The ironic juxtaposition of this five-month-old treason treatise with the reaction to Greene’s tweet is, of course, a source for smug amusement for conservatives. But then, pointing out Democrat hypocrisy has grown a bit old and tiresome, like shooting fish in a barrel.

There is a more important point to be gleaned from it, which is that the idea of a separation may be the only way to save a country so dangerously divided that both parties agree a split is necessary.

Achieving such an end will not be easy—and it may take a bipartisan coalition of candidates who actively campaign on negotiating its terms in the same way that the country was forged.

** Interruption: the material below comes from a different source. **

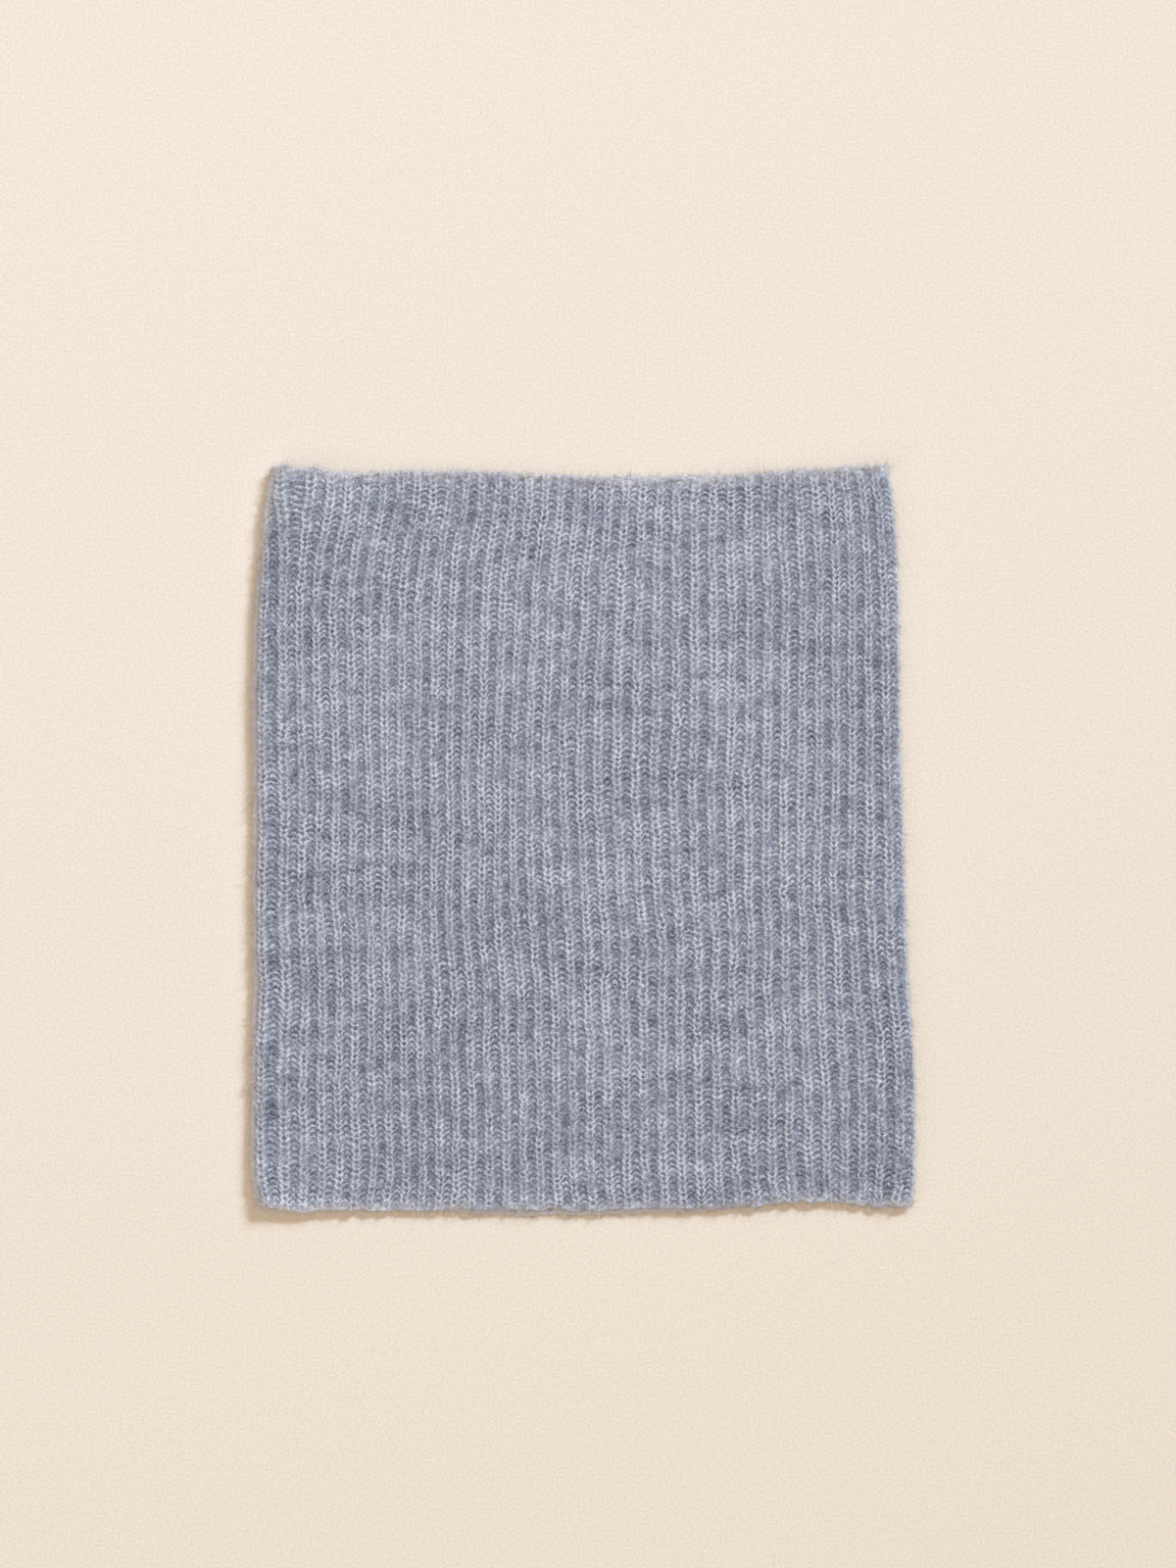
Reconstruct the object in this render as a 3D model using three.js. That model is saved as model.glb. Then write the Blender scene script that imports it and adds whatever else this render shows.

That would allow us to establish a special relationship between the new nations—let’s call them Trumpland and Obamica—recognizing that there will still be more in common between them than any other two countries given their shared cultural history and, presumably, their roots in democratic principles.

Perhaps, at least for a time, there might even be an open-borders agreement to allow those caught in the wrong territory to resettle elsewhere.

Some might argue that dividing the nation in two would weaken its position as a global super-power to counter the occidental alliance of China and Russia.

However, those countries are already exploiting America’s intrinsic ideological differences in order to weaken and distract us. So, to remove the bickering from within should help sharpen our focus on the extrinsic threats.

While it is true, as Lincoln said, that a house divided against itself cannot stand, a house built on a seismic fault-line such as ours is better off relocating altogether.